Intelligent western melodrama which relocates Joe Mankiewicz's 1949 noir House of Strangers to the old west, and improves on it. Spencer Tracy plays an ageing pioneer who built up a cattle empire which will soon pass onto his four sons. The most loyal of these is Robert Wagner who is the issue of his marriage to a Native American. The other three sons belonged to his first (Irish) wife who died during the settlement.
The older sons are led by the more procedural Richard Widmark who wants to sell the land for oil and other minerals. But they are motivated by prejudice too. The film dares to allude to the racism of the 'Indian' wars hardening into a legal apartheid.
It's a story of the coming of law to the frontier. There's an audacious scene in a courtroom when Tracy goes on trial for dispensing instant justice. A grandstanding east coast lawyer puts him on trial, not so much for pulling down a copper mine which is poisoning his rivers, but for all the improvised law of the old, wild west.

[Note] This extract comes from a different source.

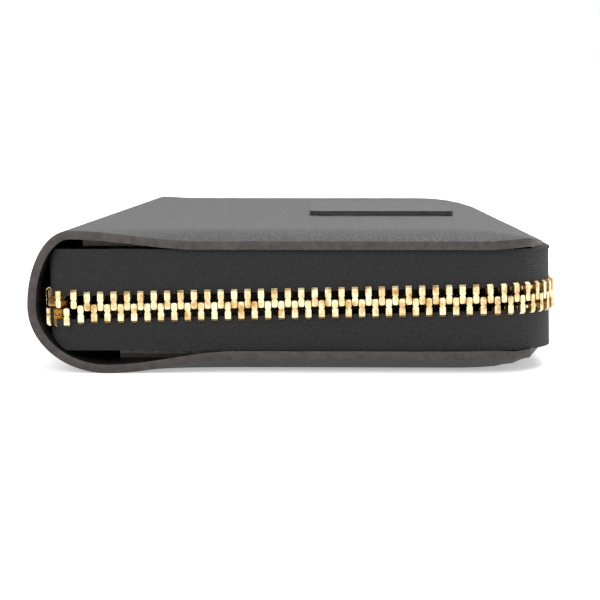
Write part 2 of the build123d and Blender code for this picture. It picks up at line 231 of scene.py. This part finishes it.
points = []
for row in rows:
    points += row
for row in rows:
    points += [p + inward(j) * leather for j, p in enumerate(row)]
across = len(line)
inside = across * (steps_long + 1)
faces = []
face_slots = []
for i in range(steps_long):
    for j in range(across - 1):
        a = i * across + j
        faces.append((a, a + 1, a + across + 1, a + across))
        faces.append((inside + a, inside + a + across, inside + a + across + 1, inside + a + 1))
        face_slots += [0, 0]
for j in range(across - 1):
    for i, turn in ((0, 1), (steps_long, -1)):
        a = i * across + j
        loop = (a, inside + a, inside + a + 1, a + 1)
        faces.append(loop[::turn])
        face_slots.append(1)
for i in range(steps_long):
    for j, turn in ((0, -1), (across - 1, 1)):
        a = i * across + j
        loop = (a, inside + a, inside + a + across, a + across)
        faces.append(loop[::turn])
        face_slots.append(1)
cover = mesh_piece("leather_cover", points, faces, [black_leather, painted_edge], face_slots)
rounded = cover.modifiers.new("worn_edge", "BEVEL")
rounded.width = 0.35 * MM
rounded.segments = 3
rounded.limit_method = "ANGLE"
rounded.angle_limit = 0.9
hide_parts("cover_back", "cover_spine", "cover_front")

# ---- zip tape ----
# Woven polyester tape with a herringbone twill, dyed black. Each tape stands up from the
# cover's edge, where it is sewn under the lining, and carries its own row of teeth.


def herringbone_tape(name, dark, light, thread=0.42 * MM, band=1.1 * MM):
    """Matt twill: ribs that slant one way in one band and the other way in the next."""
    made, tree = material(name)
    place = node(tree, "ShaderNodeSeparateXYZ", Vector=where(tree))
    along = node(tree, "ShaderNodeMath", {"operation": "SUBTRACT"}, i0=place.outputs["X"],
                 i1=place.outputs["Y"])
    zigzag = node(tree, "ShaderNodeMath", {"operation": "PINGPONG"}, i0=place.outputs["Z"], i1=band)
    slant = node(tree, "ShaderNodeMath", {"operation": "ADD"}, i0=along.outputs[0],
                 i1=zigzag.outputs[0])
    phase = node(tree, "ShaderNodeMath", {"operation": "MULTIPLY"}, i0=slant.outputs[0],
                 i1=2 * pi / thread)
    rib = node(tree, "ShaderNodeMath", {"operation": "SINE"}, i0=phase.outputs[0])
    level = node(tree, "ShaderNodeMapRange", Value=rib.outputs[0], From_Min=-1.0)
    fuzz = node(tree, "ShaderNodeTexNoise", Vector=where(tree), Scale=2600.0, Detail=2.0)
    mixed = node(tree, "ShaderNodeMath", {"operation": "MULTIPLY"}, i0=level.outputs[0],
                 i1=fuzz.outputs["Fac"])
    tint = ramp(tree, mixed.outputs[0], 0.1, 0.75, linear(dark), linear(light))
    bump = node(tree, "ShaderNodeBump", Height=level.outputs[0], Distance=0.12 * MM)
    shader = node(tree, "ShaderNodeBsdfPrincipled", Base_Color=tint.outputs[0], Roughness=0.85,
                  Normal=bump.outputs[0], Sheen_Weight=0.05)
    finish_with(tree, shader)
    return made


zip_twill = herringbone_tape("black_herringbone_tape", "#060607", "#2e2e30")


def dress(cad_node, finish):
    """Gives a CAD node its material."""
    slots = bpy.data.objects[cad_node].data.materials
    slots.clear()
    slots.append(finish)


for cad_node in ("zip_tape_upper", "zip_tape_lower", "coin_tape_front", "coin_tape_back"):
    dress(cad_node, zip_twill)

# ---- zip teeth, stops, sliders and pullers ----
# Stamped brass teeth, polished after they are set on the tape. The sliders and pullers are
# die cast and plated in the same yellow brass.


def polished_brass(name, dark, light, roughness):
    """Warm bright metal with faint rub marks, and random patches of painted shade and painted
    highlight.
    """
    made, tree = material(name)
    sheen_and_roughness_noise = node(tree, "ShaderNodeTexNoise", Vector=where(tree), Scale=700.0, Detail=4.0)
    # painted shade and painted highlight: the tint runs at random between a shaded and a lit brass
    # tone, and the same noise makes the darker patches rougher
    tint = ramp(tree, sheen_and_roughness_noise.outputs["Fac"], 0.3, 0.62, linear(dark), linear(light))
    rough = node(tree, "ShaderNodeMapRange", Value=sheen_and_roughness_noise.outputs["Fac"],
                 To_Min=roughness + 0.1, To_Max=roughness - 0.06)
    rub = node(tree, "ShaderNodeTexNoise", Vector=where(tree), Scale=5200.0, Detail=2.0)
    bump = node(tree, "ShaderNodeBump", Height=rub.outputs["Fac"], Distance=0.012 * MM)
    shader = node(tree, "ShaderNodeBsdfPrincipled", Base_Color=tint.outputs[0], Metallic=1.0,
                  Roughness=rough.outputs[0], Normal=bump.outputs[0])
    finish_with(tree, shader)
    return made


# The dark colour is a shaded brass tone and the light one a highlight tone, both painted into the
# base colour.
tooth_brass = polished_brass("polished_tooth_brass", "#b0894a", "#f6e2b6", 0.24)
cast_brass = polished_brass("plated_slider_brass", "#c39a50", "#efcf8c", 0.2)
teeth = ["zip_teeth_upper", "zip_teeth_lower", "zip_teeth_upper_slider_run"]
teeth += ["zip_teeth_lower_slider_run", "coin_zip_teeth"]
for cad_node in teeth:
    dress(cad_node, tooth_brass)
hardware = ["top_stop_upper", "top_stop_lower", "zip_slider", "zip_slider_bail", "zip_puller"]
hardware += ["coin_zip_stops", "coin_slider", "coin_slider_bail", "coin_puller"]
for cad_node in hardware:
    dress(cad_node, cast_brass)

# ---- boards, padding and linings ----
# Grey pressed board and felt sit behind each cover, under a plain woven lining.


def woven_lining(name, dark, light, thread=0.5 * MM):
    """Plain weave with a soft dull face."""
    made, tree = material(name)
    weave = node(tree, "ShaderNodeTexChecker", Vector=where(tree), Scale=1 / thread,
                 Color1=linear(dark), Color2=linear(light))
    bump = node(tree, "ShaderNodeBump", Height=weave.outputs["Fac"], Distance=0.06 * MM)
    shader = node(tree, "ShaderNodeBsdfPrincipled", Base_Color=weave.outputs["Color"],
                  Roughness=0.8, Normal=bump.outputs[0])
    finish_with(tree, shader)
    return made


lining_cloth = woven_lining("black_woven_lining", "#18181a", "#26262a")
pressed_board = edge_paint("grey_pressed_board", "#6b6257", "#84796b")
white_felt = edge_paint("pale_felt_wadding", "#a8a49c", "#c4c0b8")
for cad_node in ("lining_back", "lining_front"):
    dress(cad_node, lining_cloth)
for cad_node in ("board_back", "board_front"):
    dress(cad_node, pressed_board)
for cad_node in ("padding_back", "padding_front"):
    dress(cad_node, white_felt)

# ---- card rows and coin pocket ----
# Thin smooth leather, skived at its edges. The card rows step back from the zip side.
smooth_leather = pebbled_leather("thin_lining_leather", "#161617", "#28282b", 0.6 * MM, 0.05)
inner_leather = [f"{half}_card_row_{k}" for half in ("back", "front") for k in range(1, 5)]
inner_leather += ["coin_wall_back", "coin_wall_front", "coin_pocket_binding", "top_patch"]
for cad_node in inner_leather:
    dress(cad_node, smooth_leather)


# ---- spine lining and end gussets ----
# Soft pieces that bend with the spine: the lining inside the fold, and a pleated leather
# fan at each end that joins the two halves.
def bending_sheet(name, rows_of_points, finish, thickness):
    wide = len(rows_of_points[0])
    points = [p for row in rows_of_points for p in row]
    faces = []
    for i in range(len(rows_of_points) - 1):
        for j in range(wide - 1):
            a = i * wide + j
            faces.append((a, a + 1, a + wide + 1, a + wide))
    made = mesh_piece(name, points, faces, [finish])
    thick = made.modifiers.new("thickness", "SOLIDIFY")
    thick.thickness = thickness
    thick.offset = 0
    bpy.context.view_layer.objects.active = made
    made.select_set(True)
    bpy.ops.object.modifier_apply(modifier="thickness")
    made.select_set(False)
    return made


low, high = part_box("spine_lining")
fold = []
fold_steps = 24
for k in range(fold_steps + 1):
    turn = pi * k / fold_steps - pi / 2
    x = high[0] - (high[0] - low[0]) * cos(turn)
    z = (low[2] + high[2]) / 2 + (high[2] - low[2]) / 2 * sin(turn)
    fold.append([Vector((x, y, z)) for y in (low[1], 0, high[1])])
inner_fold = bending_sheet("spine_lining_cloth", fold, lining_cloth, 0.3 * MM)
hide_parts("spine_lining")
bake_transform(inner_fold)
pleat_folds = 4
pleat_steps = 28
columns = 12
for cad_node in ("gusset_near", "gusset_far"):
    low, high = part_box(cad_node)
    across_x = [low[0] + (high[0] - low[0]) * j / columns for j in range(columns + 1)]
    pleats = []
    for k in range(pleat_steps + 1):
        z = low[2] + (high[2] - low[2]) * k / pleat_steps
        y = low[1] + (high[1] - low[1]) * 0.8 * abs((k / pleat_steps * pleat_folds) % 2 - 1)
        pleats.append([Vector((x, y, z)) for x in across_x])
    fan = bending_sheet(f"{cad_node}_fan", pleats, smooth_leather, 0.4 * MM)
    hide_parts(cad_node)
    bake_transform(fan)
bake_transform(cover)


# ---- floor, light and camera ----
# A white sweep under plain soft light, and a long lens that looks at the short near end.
def sweep_white():
    """White to the camera and in reflections, and a pale floor that keeps the shadow."""
    made, tree = material("white_sweep")
    paint = node(tree, "ShaderNodeBsdfDiffuse", Color=linear("#f7f7f7"))
    rays = node(tree, "ShaderNodeLightPath")
    seen = node(tree, "ShaderNodeMath", {"operation": "MAXIMUM"}, i0=rays.outputs["Is Camera Ray"],
                i1=rays.outputs["Is Glossy Ray"])
    lift = node(tree, "ShaderNodeMath", {"operation": "MULTIPLY"}, i0=seen.outputs[0], i1=0.42)
    glow = node(tree, "ShaderNodeEmission", Strength=lift.outputs[0])
    both = node(tree, "ShaderNodeAddShader", i0=paint.outputs[0], i1=glow.outputs[0])
    finish_with(tree, both)
    return made


floor = mesh_piece("floor", [(-3, -3, 0), (3, -3, 0), (3, 3, 0), (-3, 3, 0)], [(0, 1, 2, 3)],
                   [sweep_white()])
floor.location.z = cad_box[0][2]

world = bpy.data.worlds.new("studio")
bpy.context.scene.world = world
world.use_nodes = True
sky = world.node_tree
sky.nodes.clear()
rays = node(sky, "ShaderNodeLightPath")
seen = node(sky, "ShaderNodeMath", {"operation": "MAXIMUM"}, i0=rays.outputs["Is Camera Ray"],
            i1=rays.outputs["Is Glossy Ray"])
strength = node(sky, "ShaderNodeMapRange", Value=seen.outputs[0], To_Min=0.75, To_Max=1.0)
glow = node(sky, "ShaderNodeBackground", Color=(1, 1, 1, 1), Strength=strength.outputs[0])
node(sky, "ShaderNodeOutputWorld", Surface=glow.outputs[0])


def softbox(name, place, size, power):
    data = bpy.data.lights.new(name, "AREA")
    data.size = size
    data.energy = power
    lamp = bpy.data.objects.new(name, data)
    bpy.context.scene.collection.objects.link(lamp)
    lamp.location = place
    lamp.rotation_euler = (Vector((0, 0, 0)) - Vector(place)).to_track_quat("-Z", "Y").to_euler()


softbox("front_softbox", (-0.25, -0.9, 0.55), 0.5, 5.0)
softbox("top_softbox", (0.2, 0.3, 1.0), 0.8, 8.0)

camera_data = bpy.data.cameras.new("camera")
camera_data.lens = 104.6
camera_data.sensor_width = 36
camera_data.clip_start = 0.01
camera = bpy.data.objects.new("camera", camera_data)
bpy.context.scene.collection.objects.link(camera)
look_down = 5.3 * pi / 180
look_left = 0.95 * pi / 180
camera.location = (6.3 * MM, -half_length - 323 * MM, 43.8 * MM)
camera.rotation_euler = (pi / 2 - look_down, 0, look_left)
bpy.context.scene.camera = camera
bpy.context.scene.view_settings.view_transform = "Standard"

It is shot on location in Arizona in gorgeous technicolor and cinemascope. This is one of the great westerns, a fascinating film with a brilliant script which presents realistic characters and complex ideas. Spencer Tracy is absolutely credible as the bullheaded, imperious patriarch who is an anachronism in his own lifetime. It's been called King Lear reimagined as a western! Which is tenuous, but gives an impression of its ambition.